Accessing Dwarven Mountain isn't as simple as knocking. This is especially true with my own adventure using the setting. The dwarves are clannish and don't like outsiders unless they're established dwarf-friends or traders bringing good business or gamblers with too much gold than they know what to do with.

So, this begs the question: How do the PCs get into Dwarven Mountain?

There are 5 ways it turns out.

  • Challenge: The two gates, Ironridge Gate and Wanderer's Gate, are guarded by dwarven einheriar and an intelligent stone golem, respectively. If they think a supplicant for entry might be worthy, they can issue a challenge in three parts, and of the supplicant proves him or herself at all three, then they are granted entry.
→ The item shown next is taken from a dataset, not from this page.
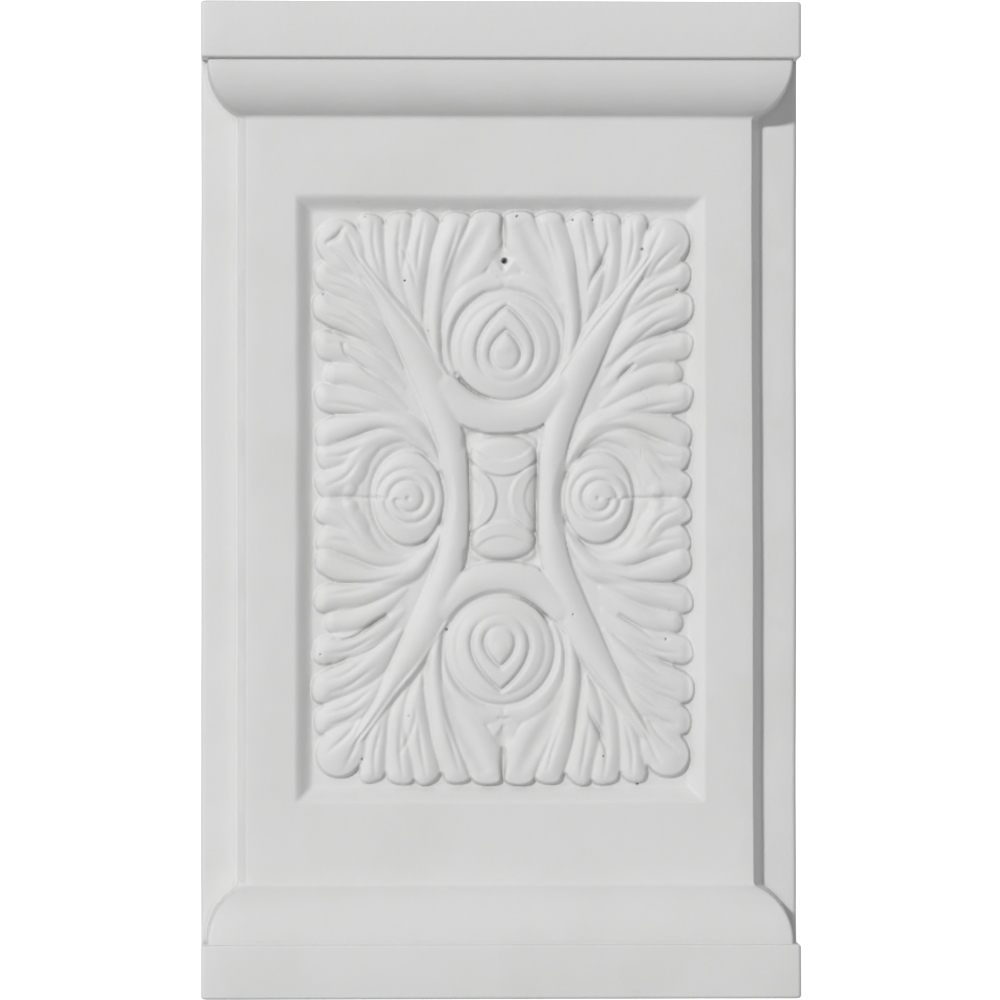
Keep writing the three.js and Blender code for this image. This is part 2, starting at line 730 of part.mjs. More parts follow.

What are these 3 challenges?
  • Force: Foolish or brazen PCs with great force of arms (or overwhelming numbers) might defeat the gate guardians and force their way in. However this will draw a large force of 60 einheriar to repel the interlopers and demand to know what they want, not to mention getting cursed by a streak of bad luck within the Mountain. Usually a divine realm couldnt be accessed by force, but Vergadain is a notoriously laid back deity fond of adventurers and not likely to harshly judge evil as the more good-aligned among the dwarven pantheon might.
  • Negotiation: Dwarven Mountain is not an intensely lawful realm, and so the rules are more guidelines here, and negotiating entry to the Mountain is possible in a couple ways:
    (a) Paying an "honor price" which may be as simple as being a Dwarf with something to trade, to as complex as the guardian assessing a "soul worth" of the PC in thousands of gold.
    (b) Perform a quest for the guardian, such as rescuing a dwarven petitioner trapped in Ironridge or retrieving a missing/stolen Key of Vergadain.
    (c) Weave a very compelling argument appealing to the virtues of Vergadain and the other dwarven deities.
  • Stealth: The orichalcum mines near Ironridge have a secret tunnel leading to a fissure in Rilkazz Chasm which the PCs can exploit to bypass the gates altogether. However the orichalcum mines have their own hazards.
  • Trickery: PCs can use a decoy and/or disguise to distract the gate guardians, steal their Key of Vergadain, and use it to open the gate and slip within.